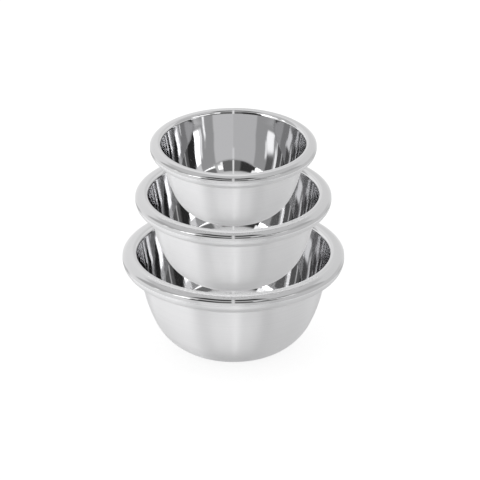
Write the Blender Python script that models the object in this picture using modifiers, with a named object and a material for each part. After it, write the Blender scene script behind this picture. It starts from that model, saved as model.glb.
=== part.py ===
"""A nesting set of three round stainless steel ward bowls, stacked for display.

Each bowl is one pressed disc of sheet steel: a flat base with a raised centre panel, a rounded
corner, a wall that leans out a little, and a rolled lip that is tucked back against the wall.
The three bowls are loose. The two smaller ones stand raised, each part-way in the mouth of the
next, and each slides straight down until it nests.

Metres, +Z up. The origin is the middle of the large bowl's base, on the surface it stands on.
"""

import math

import bpy

# The rim diameters, over the lip. All three bowls have the same shape at different sizes.
RIM_DIAMETERS = {"large_bowl": 0.240, "medium_bowl": 0.212, "small_bowl": 0.180}

# How high each bowl's base stands above the ground in the displayed stack.
BASE_HEIGHTS = {"large_bowl": 0.0, "medium_bowl": 0.0820, "small_bowl": 0.1561}

SHEET = 0.0006  # thickness of the steel, the same in every bowl

# The shape of the large bowl, measured on the side that holds the contents. The others scale.
MASTER_RIM_RADIUS = 0.120
PANEL_RADIUS = 0.034  # flat middle of the raised panel
PANEL_RAMP_RADIUS = 0.0083  # the two arcs that bring the panel down to the standing ring
PANEL_RAMP_SWEEP = 20.0  # degrees
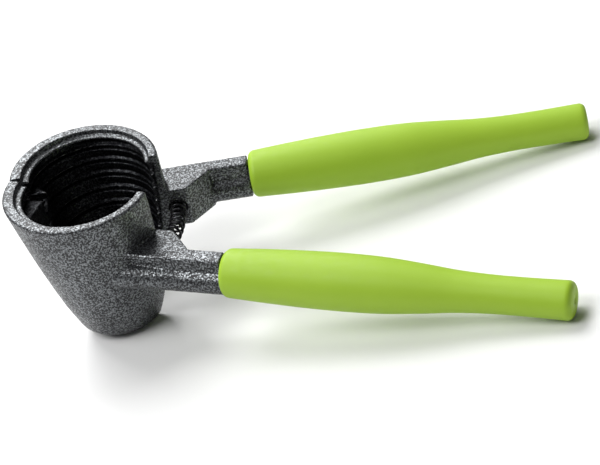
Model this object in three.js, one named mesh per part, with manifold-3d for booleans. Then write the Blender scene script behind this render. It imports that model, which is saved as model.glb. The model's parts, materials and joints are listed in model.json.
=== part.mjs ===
// A cone nutcracker: two cast half cups on a shared hinge pin, each with its own arm and soft grip,
// held open by a coil spring between the arms. Squeezing the grips closes the cup on the nut.
//
// Each jaw is drawn in its own flat frame: the hinge axis is Z through the origin, the rim of the cup
// lies in the plane z = 0, +X runs towards the grips and the jaw fills the side y > PARTING.
import * as THREE from "three";
import { mergeVertices } from "three/addons/utils/BufferGeometryUtils.js";
import Module from "manifold-3d";

const wasm = await Module();
wasm.setup();

// ---- Driving dimensions, in millimetres and degrees ----

const OPEN_ANGLE = 11.4; // how far each jaw stands from the middle when the spring has opened it
const PARTING = 2.1; // distance from the hinge axis to each jaw's parting face
const GAP = 0.35; // clearance between neighbouring pieces

// Cup
const RIM_LEFT = -9.3; // the hinge-side edge of the rim
const CUP_DEPTH = 59.2;
const EDGE_ROUND = 0.8; // rounded outer edge of the rim
const BASE_ROUND = 2.2; // rounded edge of the cup's base
const EDGE_STEPS = 3; // facets of a rounded edge
const FLOOR_DEPTH = 55; // inner floor of the cup
const ROUND_STEPS = 48; // sides of a full turn of the cup

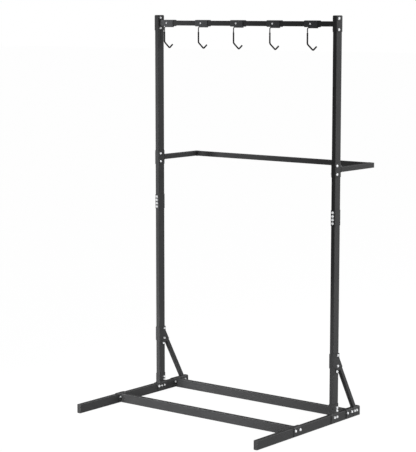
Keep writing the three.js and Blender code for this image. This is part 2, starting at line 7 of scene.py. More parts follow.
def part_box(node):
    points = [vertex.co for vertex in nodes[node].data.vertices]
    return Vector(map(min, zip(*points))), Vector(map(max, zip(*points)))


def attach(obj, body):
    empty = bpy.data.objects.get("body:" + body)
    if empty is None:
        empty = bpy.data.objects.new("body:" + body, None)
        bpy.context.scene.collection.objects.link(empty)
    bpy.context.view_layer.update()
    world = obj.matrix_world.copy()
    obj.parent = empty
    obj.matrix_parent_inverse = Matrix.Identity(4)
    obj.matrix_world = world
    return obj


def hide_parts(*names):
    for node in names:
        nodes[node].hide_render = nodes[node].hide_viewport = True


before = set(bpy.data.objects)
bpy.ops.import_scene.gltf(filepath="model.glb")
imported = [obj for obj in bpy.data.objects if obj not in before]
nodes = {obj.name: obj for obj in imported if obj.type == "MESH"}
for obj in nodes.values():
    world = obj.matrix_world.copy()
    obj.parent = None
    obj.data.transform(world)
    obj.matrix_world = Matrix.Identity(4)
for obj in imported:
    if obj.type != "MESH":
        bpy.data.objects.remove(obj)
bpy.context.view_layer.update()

# Feet
# Two flat steel tubes lie on edge on the floor, one along each side of the stand. They are cut
# square, drilled for the brackets' bolts and powder-coated charcoal, with rounded rolled corners.

mm = 0.001
sides = {"left": -1, "right": 1}
seam_reach = 0.002 * mm
fold_angle = math.radians(50)
none_to_full = (0, 1)
coat_patches = {"Scale": 7, "Detail": 3}
coat_patch_spread = (0.3, 0.7)
coat_patch_tone = (0.93, 1.07)
coat_patch_sheen = (-0.05, 0.05)
# Painted highlight: where rolled corners bend and face up, and how much paler their colour is made
coat_rolled_bend = (0.02, 0.12)
coat_rolled_rise = (0.05, 0.3)
coat_corner_highlight = (1, 1.8)
coat_upward_rise = (0.6, 1)
coat_dulling = (0, 0.54)
coat_dust = {"Scale": 38, "Detail": 6}
coat_dust_colour = (0.2, 0.19, 0.18, 1)
coat_dust_amount = 0.06
coat_peel = {"Scale": 1100, "Detail": 2}
coat_relief = {"Strength": 0.5, "Distance": 0.04 * mm}
coat_specular = 0.08
charcoal = (0.07, 0.0705, 0.072, 1)
charcoal_roughness = 0.46


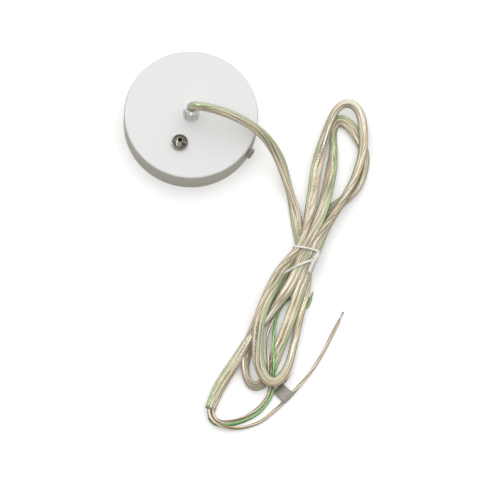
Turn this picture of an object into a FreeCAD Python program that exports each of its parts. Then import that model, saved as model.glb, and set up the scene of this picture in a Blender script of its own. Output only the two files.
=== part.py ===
import FreeCAD, Part
import math
import os
import re

import Sketcher
from FreeCAD import Placement, Rotation, Vector

# Ceiling rose for a pendant lamp: a pressed steel cup with a clear cord grip at its centre, a gripper
# for a suspension wire beside it, a strap bracket that holds the cup with a hook and a side screw, a
# two-way terminal block, and a clear three-core lead that lies tied in a hank beside the cup.
#
# Millimetres. The origin is the centre of the rim, which lies against the ceiling. +Z points out of
# the closed face, away from the ceiling, and +X runs along the bracket through the side screw.

# Each size is set once here. Everything that fits, seats or lines up takes its place from these.
SIZES = [
    # cup
    ("cup_radius", 50.0, "outside radius of the cup"),
    ("cup_height", 22.0, "height of the cup, rim to face"),
    ("cup_wall", 1.0, "steel sheet of the cup"),
    ("cup_edge", 1.5, "outside radius of the pressed edge"),
    ("fit_gap", 0.05, "gap all round a thread or a seated piece"),
    ("hole_play", 0.2, "gap round a screw in a plain hole"),
    # clear lead
    ("cord_radius", 3.3, "mean radius of the clear lead"),
    ("core_radius", 1.2, "radius of one insulated core"),
    ("core_spread", 1.45, "distance of a core from the middle of the lead"),
    ("strand_radius", 0.6, "radius of a bared and tinned core"),
    # cord grip
    ("grip_radius", 6.25, "outside radius of the grip"),
    ("grip_height", 18.0, "height of the grip above the face"),
    ("grip_edge", 0.8, "rounding of the grip's mouth"),
    ("grip_play", 0.4, "gap between the lead and the bore"),
    ("grip_thread_radius", 5.0, "radius of the threaded stem"),
    ("grip_thread_length", 9.0, "length of the stem below the face"),
    ("grip_nut_flats", 14.0, "stem nut across its flats"),
    ("grip_nut_height", 3.0, "height of the stem nut"),
    ("grip_washer_radius", 8.0, "radius of the stem washer"),
    ("washer_height", 0.8, "thickness of the washers"),
    ("clamp_radius", 1.5, "radius of the clamping screw"),
    ("clamp_drop", 2.9, "clamping screw below the mouth"),
    ("clamp_angle", -58.0, "direction of the clamping screw from +X, in degrees"),
    ("clamp_socket", 0.85, "half the width of its hexagon socket"),
    ("sheath_drop", 8.0, "end of the sheath inside the cup, below the face"),
    ("joint_drop", 3.5, "start of the free lead, below the mouth"),
    # wire gripper
    ("gripper_x", 4.1, "gripper's place along the bracket"),
    ("gripper_y", -23.6, "gripper's place across the bracket"),
    ("gripper_angle", 17.5, "direction of the gripper's slot, in degrees"),
    ("gripper_head_radius", 6.2, "radius of the slotted head"),
    ("gripper_head_height", 2.6, "height of the slotted head"),
    ("gripper_head_edge", 0.6, "rounding of the head"),
    ("slot_width", 1.7, "width of the screwdriver slot"),
    ("slot_depth", 1.3, "depth of the screwdriver slot"),
    ("gripper_thread_radius", 4.0, "radius of the gripper's thread"),
    ("gripper_thread_length", 17.0, "length of the thread below the face"),
    ("chamber_radius", 3.2, "wide end of the ball chamber"),
    ("cone_start", 3.5, "cone's narrow end below the face"),
    ("cone_end", 11.5, "cone's wide end below the face"),
    ("gripper_nut_flats", 13.0, "gripper nut across its flats"),
    ("gripper_nut_height", 4.0, "height of the gripper nut"),
    ("gripper_washer_radius", 7.4, "radius of the gripper washer"),
    ("plunger_radius", 2.45, "outside radius of the nipple"),
    ("plunger_rise", 5.0, "nipple above the slotted head"),
    ("plunger_edge", 0.5, "rounding of the nipple's tip"),
    ("slide_gap", 0.06, "running gap of the plunger"),
    ("wire_bore", 1.3, "radius of the bore for the wire"),
    ("cage_radius", 2.6, "radius of the ball cage"),
    ("cage_bore", 1.45, "bore of the ball cage"),
    ("cage_top", 5.4, "top of the cage below the face"),
    ("cage_bottom", 8.8, "bottom of the cage below the face"),
    ("ball_radius", 1.0, "radius of a ball"),
    ("ball_drop", 6.5, "middle of the balls below the face"),
    ("ball_gap", 0.03, "gap between a ball and the cone"),
    ("spring_wire", 0.25, "radius of the spring's wire"),
    ("spring_radius", 2.1, "radius of the spring's turns"),
    ("spring_turns", 4.5, "turns of the spring"),
    ("plug_length", 3.0, "length of the end plug's thread"),
    ("plug_flange", 1.0, "thickness of the end plug's flange"),
    # bracket
    ("bracket_width", 14.0, "width of the strap"),
    ("bracket_sheet", 1.5, "thickness of the strap"),
    ("bracket_lift", 0.5, "strap above the plane of the rim"),
    ("ear_gap", 1.0, "gap between an ear and the cup"),
    ("ear_drop", 5.5, "top of the ears below the face"),
    ("ear_round", 4.0, "rounding of an ear's corners"),
    ("bend_radius", 1.5, "inside radius of the strap's bends"),
    ("collar_radius", 3.4, "radius of the right ear's pressed collar"),
    ("collar_length", 1.5, "length of the right ear's pressed collar"),
    ("hook_width", 5.0, "width of the left ear's hook"),
    ("hook_reach", 0.3, "end of the hook beyond the outside of the cup"),
    ("slot_spacing", 60.0, "distance between the ceiling slots"),
    ("slot_long", 12.0, "ceiling slot, end to end"),
    ("slot_half", 2.25, "half the width of a ceiling slot"),
    # side screw
    ("screw_height", 11.0, "side screw above the rim"),
    ("screw_radius", 2.0, "radius of the side screw's thread"),
    ("screw_length", 10.0, "length of the side screw's thread"),
    ("screw_head_radius", 4.1, "radius of the knurled head"),
    ("screw_head_height", 3.4, "height of the knurled head"),
    ("screw_dome", 1.2, "rounding of the knurled head"),
    ("screw_seat", 0.1, "gap between the head and the cup"),
    ("knurl_depth", 0.35, "depth of a groove of the knurl"),
    ("driver_width", 1.0, "width of a small screwdriver slot"),
    ("driver_depth", 0.9, "depth of a small screwdriver slot"),
    # terminal block
    ("block_x", 15.5, "terminal block's place along the strap"),
    ("block_depth", 16.0, "terminal block along its wires"),
    ("pole_pitch", 9.5, "distance between the two poles"),
    ("barrel_radius", 3.9, "radius of a pole's housing"),
    ("block_base", 2.6, "thickness of the block's base"),
    ("tower_radius", 3.1, "radius of a screw tower"),
    ("tower_height", 12.0, "height of the screw towers"),
    ("insert_radius", 2.25, "outside radius of a brass insert"),
    ("insert_bore", 1.5, "bore of a brass insert"),
    ("insert_length", 13.0, "length of a brass insert"),
    ("insert_screw_offset", 3.9, "terminal screws from the block's middle"),
    ("insert_screw_radius", 1.2, "radius of a terminal screw"),
    ("insert_screw_head", 1.7, "radius of a terminal screw's head"),
    ("insert_screw_length", 4.2, "length of a terminal screw"),
    ("block_screw_radius", 1.25, "radius of the block's fixing screw"),
    ("block_screw_head", 2.2, "radius of the fixing screw's head"),
    # earth
    ("earth_x", -14.0, "earth screw's place along the strap"),
    ("earth_radius", 2.0, "radius of the earth screw"),
    ("earth_head_radius", 3.9, "radius of the earth screw's head"),
    ("earth_head_height", 2.4, "height of the earth screw's head"),
    ("ring_radius", 4.2, "radius of the ring terminal"),
    ("ring_sheet", 0.8, "sheet of the ring terminal"),
    ("ring_barrel", 1.9, "radius of the ring terminal's barrel"),
    ("ring_barrel_length", 5.0, "length of the ring terminal's barrel"),
    # hank and tie
    ("hank_height", 13.2, "height of the tied hank"),
    ("hank_round", 2.5, "rounding of the hank"),
    ("tie_radius", 0.95, "radius of the covered tie wire"),
    ("tie_twist_radius", 1.3, "radius of the twisted tie ends"),
    # marker flag on the long core
    ("flag_length", 11.5, "marker flag along the core"),
    ("flag_width", 7.6, "marker flag across the core"),
    ("flag_film", 0.25, "thickness of one layer of the flag"),
]

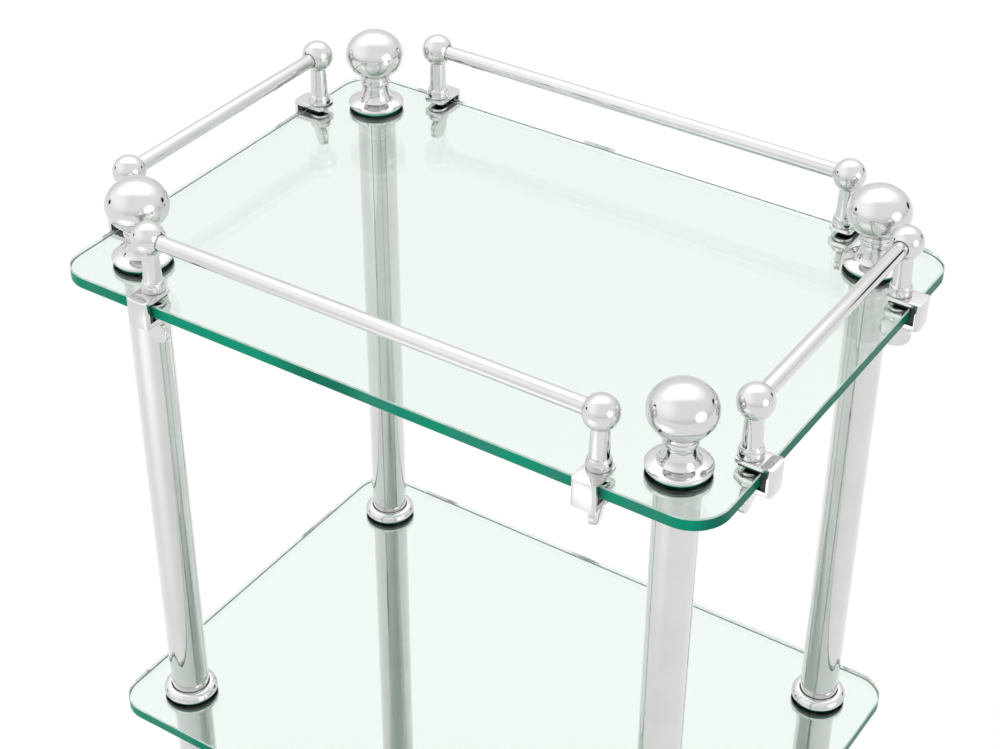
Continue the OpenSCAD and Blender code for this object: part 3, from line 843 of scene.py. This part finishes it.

— Task to complete —
Identify all lines where the word "manifold" shows up. Copy them.

— Output —
Model this object in three.js, one named mesh per part, with manifold-3d for booleans. Then write the Blender scene script behind this render. It imports that model, which is saved as model.glb. The model's parts, materials and joints are listed in model.json.
import Module from "manifold-3d";